§ What is needed: Please write out the complete listing that follows, exactly as it reads.

§ Available data:
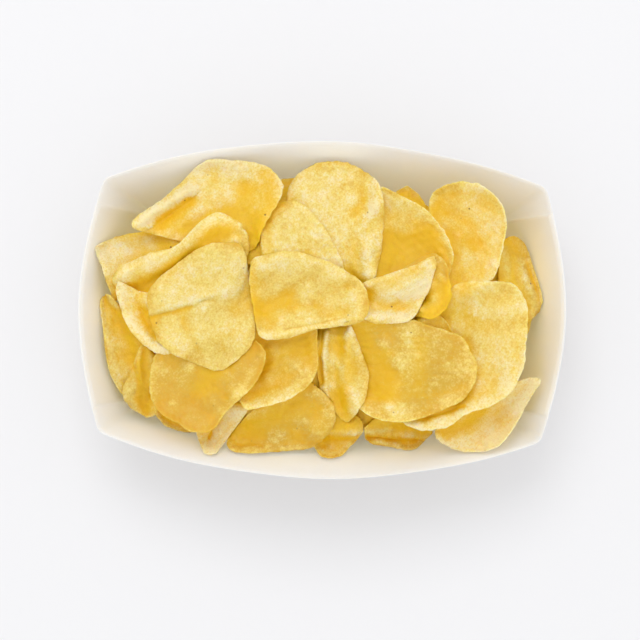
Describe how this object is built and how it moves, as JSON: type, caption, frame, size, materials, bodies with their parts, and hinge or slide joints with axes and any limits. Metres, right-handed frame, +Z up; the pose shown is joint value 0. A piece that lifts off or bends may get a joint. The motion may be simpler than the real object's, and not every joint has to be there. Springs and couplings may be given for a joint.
{
  "type": "tray of potato crisps",
  "caption": "Open white paperboard food tray with leaning walls and an arched rim, heaped with thin curled potato crisps.",
  "frame": {"origin": "middle of the tray's underside, on the surface it stands on", "axes": "+X along the tray, +Y across it towards the back, +Z up"},
  "size_m": [0.204, 0.14, 0.0632],
  "materials": {
    "tray": "uncoated white paperboard, matt",
    "crisp_heap": "dry fried potato, pale gold, lightly oiled"
  },
  "bodies": {
    "root": {"tray": "tray", "crisp_heap": "crisp_heap"}
  },
  "joints": []
}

§ Output:
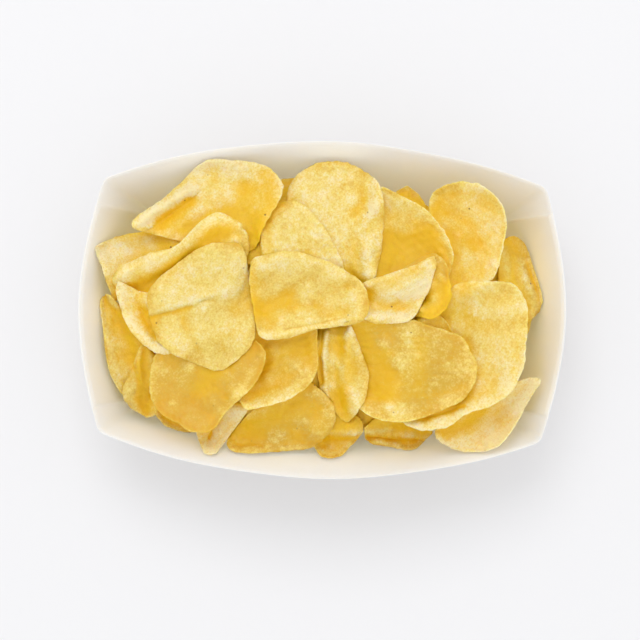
Describe how this object is built and how it moves, as JSON: type, caption, frame, size, materials, bodies with their parts, and hinge or slide joints with axes and any limits. Metres, right-handed frame, +Z up; the pose shown is joint value 0. A piece that lifts off or bends may get a joint. The motion may be simpler than the real object's, and not every joint has to be there. Springs and couplings may be given for a joint.
{
  "type": "tray of potato crisps",
  "caption": "Open white paperboard food tray with leaning walls and an arched rim, heaped with thin curled potato crisps.",
  "frame": {"origin": "middle of the tray's underside, on the surface it stands on", "axes": "+X along the tray, +Y across it towards the back, +Z up"},
  "size_m": [0.204, 0.14, 0.0632],
  "materials": {
    "tray": "uncoated white paperboard, matt",
    "crisp_heap": "dry fried potato, pale gold, lightly oiled"
  },
  "bodies": {
    "root": {"tray": "tray", "crisp_heap": "crisp_heap"}
  },
  "joints": []
}